There is a DOVE commercial that implies that you can treat split ends with shampoo. It is my biggest pet peeve. There is a big difference between concealing split ends versus getting rid of them. What are some of the biggest misconceptions you find clients have about hair?
Clients can have unrealistic expectations and expect immediate results. Sometimes it can take time to achieve our goal! This is why the consultations are SO important. Before every appointment, I always ask what they’re looking for and what they’re not looking for. Those two simple questions can help me better understand the clients’ desires, and lead to more in depth, technical analysis. It’s all about setting up expectations so clients know what they are in for.

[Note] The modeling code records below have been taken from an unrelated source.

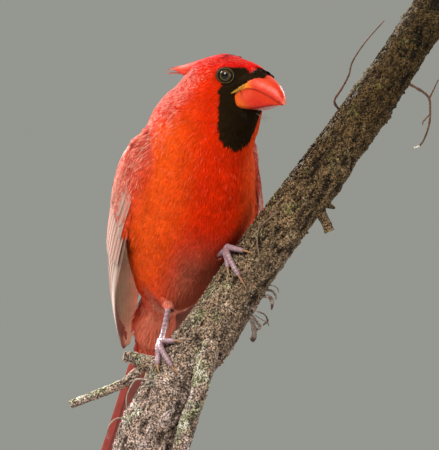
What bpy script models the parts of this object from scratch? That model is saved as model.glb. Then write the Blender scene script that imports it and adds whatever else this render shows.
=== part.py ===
"""Male northern cardinal on a cut length of branch, held by a plain display stand.

Run with  blender --background --python part.py  or from Blender's text editor.
Lengths are written in millimetres and become metres when a mesh is made. +Z is up, the bird's
trunk faces -Y, its left side is +X, and the origin is the centre of the stand's underside.

The trunk, neck and head are one lofted body, parted by thin flat cuts. The head has its own axes:
forward along the bill, left, and up, measured from the midpoint between the eyes. The branch, the
feet and the twigs are placed along the branch, round its axis.
"""

import math

import bmesh
import bpy
import numpy as np

MM = 0.001
GAP = 0.35  # clearance between solids that touch

# Stance
TRUNK_CENTRE = np.array([0.0, 8.0, 127.0])
TRUNK_PITCH = 47.0  # degrees that the trunk's axis rises above level
PERCH_TURN = 20.0  # degrees between the bird's lateral axis and the plane of the branch
HEAD_ORIGIN = np.array([7.5, -30.5, 177.7])  # midway between the eyes
HEAD_YAW = 22.4  # degrees that the head is turned to the bird's left
HEAD_DROP = 7.7  # degrees that the bill points below level
HEAD_ROLL = -4.0

# Body, from the tail's root to the crown. A trunk station's place is (along, above) the trunk's axis,
# in the median plane; a neck or head station's is a point.
# name: (place, pitch, yaw, half width, back radius, front radius, front taper, power)
BODY_SIDES = 24
TRUNK_STATIONS = (
    ((67.0, -1.5), 3.2, 2.2, 2.6),
    ((62.0, -1.6), 5.0, 4.1, 4.9),
    ((54.0, -1.5), 7.2, 7.0, 7.8),
    ((42.0, -1.2), 8.2, 10.2, 9.8),
    ((31.0, -0.6), 13.4, 15.6, 17.0),
    ((17.0, 0.0), 19.0, 20.6, 25.0),
    ((1.0, 0.0), 22.4, 24.2, 27.6),
    ((-14.0, 0.0), 22.2, 25.0, 26.6),
)
NECK_STATIONS = (
    # point, pitch, yaw, half width, back, front, taper, power
    ((-1.1, -9.6, 146.6), 49.0, 0.0, 20.6, 24.6, 23.0, 0.00, 2.0),
    ((-1.6, -14.6, 155.2), 58.0, 6.0, 19.0, 23.6, 19.4, 0.02, 2.0),
    ((0.9, -19.0, 163.4), 68.0, 13.0, 17.7, 22.4, 17.8, 0.08, 2.0),
    ((3.6, -23.0, 170.4), 77.0, 19.0, 15.0, 20.4, 16.8, 0.26, 2.1),
    ((5.0, -25.2, 176.6), 82.0, 22.4, 12.6, 18.0, 16.8, 0.42, 2.1),
    ((5.4, -26.0, 180.4), 82.0, 22.4, 11.2, 15.0, 17.4, 0.42, 2.1),
    ((5.4, -26.0, 182.4), 82.0, 22.4, 8.8, 11.2, 14.6, 0.34, 2.0),
    ((5.2, -25.8, 183.8), 82.0, 22.4, 5.8, 7.4, 9.4, 0.24, 2.0),
    ((5.0, -25.6, 184.8), 82.0, 22.4, 2.0, 2.6, 3.4, 0.00, 2.0),
)
# Where the thin cuts part the body, as stations counted from the tail's root.
CUT_TAIL_COVERTS = 2.6
CUT_TRUNK = 8.4
CUT_NECK = 10.6

# Head furniture, in the head's own axes: forward, left, up
EYE_PLACE = (0.85, 7.45, -0.4)
EYE_RADIUS = 3.5
CULMEN = ((3.0, 4.8), (11.5, 2.9), (14.5, 1.9), (18.0, 0.5), (21.0, -1.0), (23.4, -3.0), (24.9, -5.3), (25.5, -7.6))
CUTTING_EDGE = ((2.0, -7.6), (10.2, -4.0), (13.2, -3.8), (16.6, -4.3), (20.4, -5.5), (24.0, -6.9), (25.4, -7.6))
UPPER_HALF_WIDTH = ((2.0, 6.8), (8.0, 6.8), (14.0, 5.4), (19.0, 3.7), (22.4, 2.3), (24.6, 1.1), (25.5, 0.45))
GONYS = ((2.0, -11.4), (9.6, -11.3), (12.6, -11.0), (17.7, -9.5), (22.0, -8.3), (23.8, -7.8))
LOWER_HALF_WIDTH = ((2.0, 7.4), (7.0, 7.2), (10.0, 6.4), (14.0, 5.0), (19.0, 3.1), (22.8, 1.4), (23.8, 0.7))
CREST_TOP = ((-8.0, 6.9), (-14.0, 5.0), (-21.3, 2.5), (-26.8, 0.5), (-33.5, -1.4), (-38.5, -3.5))
CREST_DEPTH = ((-8.0, 8.0), (-21.3, 7.0), (-28.0, 3.4), (-33.5, 1.8), (-38.5, 0.8))
CREST_HALF_WIDTH = ((-8.0, 6.4), (-14.0, 7.0), (-21.3, 5.4), (-28.0, 3.4), (-38.5, 0.9))
CREST_LEAN = -2.0  # the crest's tip lies a little to the bird's right

# Folded wing: its lower and upper edges as (across, along, above) the trunk's axis, wrist to tip
WING_LOWER = ((20.8, -24.0, 1.5), (24.0, -8.0, -5.0), (24.6, 10.0, -7.6), (22.4, 29.0, -6.6),
              (18.2, 45.0, -4.0), (12.4, 60.0, -0.6), (7.2, 70.5, 1.8))
WING_UPPER = ((19.9, -25.8, 13.4), (18.2, -12.0, 21.4), (13.1, 6.0, 21.5), (8.0, 24.0, 20.0),
              (4.0, 42.0, 14.2), (3.8, 58.0, 8.0), (4.6, 69.5, 2.8))
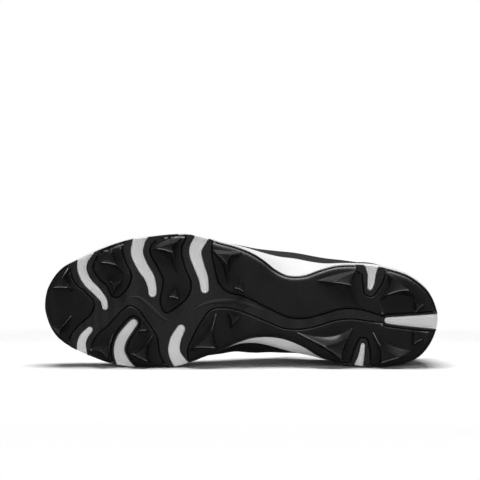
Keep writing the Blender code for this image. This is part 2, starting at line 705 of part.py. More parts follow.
def finish(piece, finish_name):
    """Gives a piece its material."""
    colour, roughness, metallic = FINISHES[finish_name]
    material = bpy.data.materials.get(finish_name) or bpy.data.materials.new(finish_name)
    material.use_nodes = True
    shader = material.node_tree.nodes["Principled BSDF"]
    shader.inputs["Base Color"].default_value = (*colour, 1)
    shader.inputs["Roughness"].default_value = roughness
    shader.inputs["Metallic"].default_value = metallic
    piece.data.materials.clear()
    piece.data.materials.append(material)


def shape_of(piece):
    """The points of a piece's finished mesh."""
    graph = bpy.context.evaluated_depsgraph_get()
    return [vert.co.copy() for vert in piece.evaluated_get(graph).to_mesh().vertices]


def resting_turn(pieces):
    """The turn and shift that lay the shoe on its medial side, its box's bottom centre at the origin.

    It rests on the hull's largest facet there, between the sole's edge and the upper.
    """
    points = [point for piece in pieces for point in shape_of(piece)]
    bm = bmesh.new()
    for point in points:
        bm.verts.new(point)
    bmesh.ops.convex_hull(bm, input=bm.verts)
    bm.normal_update()
    medial = Vector((0, 1, 0))
    facets = [face for face in bm.faces if face.normal.angle(medial) < RESTING_LEAN]
    down = max(facets, key=lambda face: face.calc_area()).normal.copy()
    bm.free()
    along = (Vector((1, 0, 0)) - down * down.x).normalized()
    turn = Matrix((along, (-down).cross(along), -down))
    placed = [turn @ point for point in points]
    low, high = ([pick(point[axis] for point in placed) for axis in range(3)] for pick in (min, max))
    shift = Vector((-(low[0] + high[0]) / 2, -(low[1] + high[1]) / 2, -low[2]))
    return Matrix.Translation(shift) @ turn.to_4x4()


def build():
    """Builds the shoe standing, and lays it down."""
    for old in list(bpy.data.objects):
        bpy.data.objects.remove(old)
    scene = bpy.context.scene.collection
    parts = bpy.data.collections.new("baseball_cleat")
    cutters = bpy.data.collections.new("cutters")
    scene.children.link(parts)
    scene.children.link(cutters)
    last = Last()
    pieces = [
        (make_outsole(parts, cutters), "black_plastic"),
        (make_midsole(parts), "white_foam"),
        (make_insole(parts), "black_lining"),
        (make_upper(parts, last), "black_mesh"),
        (make_tongue(parts, last), "black_lining"),
        (make_lace(parts, last), "black_lace"),
    ]
    for cutter in cutters.objects:
        cutter.hide_render = True
        cutter.display_type = "WIRE"
    holder = bpy.data.objects.new("shoe", None)
    parts.objects.link(holder)
    holder.matrix_world = resting_turn([piece for piece, _ in pieces])
    for piece, finish_name in pieces:
        finish(piece, finish_name)
        piece.parent = holder


build()
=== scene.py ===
"""Looks of a left baseball cleat that lies on its medial side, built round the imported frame.

Each piece is modelled on the standing shoe: X runs from the toe to the heel, Y to the medial side and
Z up, with the stud tips at zero. Its mesh is then laid down on the frame. Sizes are in metres.
"""

import json
import math
from collections import namedtuple
from functools import lru_cache

import bmesh
import bpy
import numpy as np
from bpy.props import FloatProperty, FloatVectorProperty, IntProperty, PointerProperty
from mathutils import Matrix, Vector
from mathutils.geometry import delaunay_2d_cdt, interpolate_bezier


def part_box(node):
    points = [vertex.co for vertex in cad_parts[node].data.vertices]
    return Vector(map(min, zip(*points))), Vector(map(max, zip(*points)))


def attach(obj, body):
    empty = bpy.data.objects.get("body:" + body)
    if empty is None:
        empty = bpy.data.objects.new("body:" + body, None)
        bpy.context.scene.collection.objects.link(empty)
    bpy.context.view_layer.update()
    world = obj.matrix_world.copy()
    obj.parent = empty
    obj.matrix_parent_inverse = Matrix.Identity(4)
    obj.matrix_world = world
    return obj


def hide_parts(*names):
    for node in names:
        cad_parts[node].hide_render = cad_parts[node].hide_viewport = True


bl_info = {
    "name": "Baseball cleat",
    "version": (1, 0, 0),
    "blender": (4, 5, 0),
    "location": "View3D > Sidebar > Cleat",
    "description": "Adds the moulded sole, foam, mesh upper, tongue and lace of a baseball cleat",
    "category": "Object",
}

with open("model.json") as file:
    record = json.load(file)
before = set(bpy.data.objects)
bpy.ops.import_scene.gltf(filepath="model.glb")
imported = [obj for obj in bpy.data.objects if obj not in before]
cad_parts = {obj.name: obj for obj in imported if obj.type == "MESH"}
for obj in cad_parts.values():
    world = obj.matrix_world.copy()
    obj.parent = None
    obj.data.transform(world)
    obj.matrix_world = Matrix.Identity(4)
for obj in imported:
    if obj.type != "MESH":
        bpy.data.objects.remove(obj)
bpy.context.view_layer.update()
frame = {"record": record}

# The shoe's own sizes, as in the solids
LENGTH = 0.298
BALL_WIDTH = 0.101
PLATE = 0.0022
PAD_RISE = 0.0009
STUD_HEIGHT = 0.0115
FOOT_NOSE = 0.0019
TIP_NOSE = 0.0004
TIP_HOLLOW = 0.4
HOLLOW_FLANK = 3.0
TOE_SPRING = 0.015
SPRING_START = 0.30
ARCH_RISE = 0.003
ARCH_FROM = 0.42
ARCH_TO = 0.76
FOREFOOT_FOAM = 0.009
HEEL_FOAM = 0.017
WAIST_FLARE = 0.0133
WALL = 0.002
OVERLAY = 0.0009
OVERLAY_ROUND = 0.00036
WELT = 0.0010
COLLAR_HEIGHT = 0.074
INSOLE = 0.003
GAP = 0.0003
OVERLAY_SEAT = WALL + GAP / 6
INSOLE_GAP = 0.0016
EYELET_INSET = 0.12
EYELET_ROWS = 6
FIRST_EYELET_RIB = 5.9
TOP_EYELET_RIB = 9.4
THROAT_RIB = 5
TONGUE_FLAP = 0.030
TONGUE_CURL = math.radians(22)
FLAP_WIDTHS = (0.72, 0.66, 0.66, 0.6)

# How finely curves and sheets are cut
OUTLINE_STEP = 0.0016
FOOT_STEP = 0.002
SLICE = 0.004
WELD = 0.000005
SHORTEST = 0.00035
MEETING = 0.005
PROBE = 0.02
GUIDE_PROBE = 0.2
TOUCHING = 1e-7
RIB_STEPS = 8
HEIGHT_STEPS = 24
TIP_STEPS = 8
NOSE_STEPS = 4
ARC_STEPS = 9
TONGUE_CROSS = 6
EVENING = 64
EVENING_REACH = 2.5
GROOVE_WALL = 0.3
FLOOR_FADE = (0.32, 0.55)

Edge = namedtuple("Edge", "along lateral medial")
Flare = namedtuple("Flare", "along lateral medial")
Level = namedtuple("Level", "height share inset")
Notch = namedtuple("Notch", "along across width")
Rib = namedtuple("Rib", "foot top height gape shift lateral_out medial_out rise spread drop")
StudLevel = namedtuple("StudLevel", "height share")
Stud = namedtuple("Stud", "foot tip hollows")
Roll = namedtuple("Roll", "height out lift")
Crease = namedtuple("Crease", "rib low high lean depth width")
Ramp = namedtuple("Ramp", "low high first last")
Seam = namedtuple("Seam", "first last edge away")
LaceStep = namedtuple("LaceStep", "ahead up lift width")
Lamp = namedtuple("Lamp", "name place aim size power")

# The foam's thickness, and the shares of LENGTH between which it grows
FOAM_STEP = Ramp(FOREFOOT_FOAM, HEEL_FOAM, 0.30, 0.78)


def hundredths(kind, rows):
    """Rows of a table, written in hundredths, as shares."""
    return [kind(*[value / 100 for value in row]) for row in rows]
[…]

Over the years, the industry has gotten better at openly discussing the emotional and mental pressures of the profession. However, I don’t see a lot of discussion about the physical hazards. My Mother had carpal tunnel syndrome but in this profession you can also develop tendinitis, neck, back, leg and foot problems. Are there a lot of industry resources available to help stylists deal with these issues?
I wouldn’t say there are too many specific resources for stylists to lean on when dealing with more physical problems. It’s important to do your research and understand the risks you are taking. You could say that about any profession. I think staying active and keeping your body in shape definitely helps- not just physically but mentally as well. I have always tried to include some type of physical activity in my life, whether it is yoga or weight training. Keeping a strong body can really help with injuries.
You have worked at salons that have been located in areas with a lot of great restaurants. I am always looking for new places to try. What are some of your favorite spots?
I love the area where the salon is located. There are so many amazing places to go to! I recently went to Retro Gusto and had a great experience. It is such a cool after work hang out. It’s got such a chill vibe, almost like you are hanging out in your Nonna’s basement. I also love Casa Mexico, especially on Friday nights while their mariachi band preforms!
Some hair stylists have artistic outlets or hobbies away from the chair. It’s kind of an escape but in a good way. Do you have anything you like to do?
Doing hair is my main creative outlet. It challenges me and pushes me stay on top of new techniques and styles. When I am not doing hair, I enjoy spending time with my friends and family. I love being outside, playing with my kids, cooking, staying active, and beating my husband in scrabble. ;)
Life can get a little crazy – what is your favorite way to destress?
Being a full-time working Mom makes it hard to get time for myself. I would say I get about two hours to myself after a full day. By the time my kids get to bed, I just like to put my feet up and either watch a good show or read a book.
Over the years everyone will encounter experiences that impact their life professionally and personally. Although it might change – what is your current life motto?
Don’t sweat the small stuff.
Not every day is going to go as planned. Roll with it, and don’t be too hard on yourself.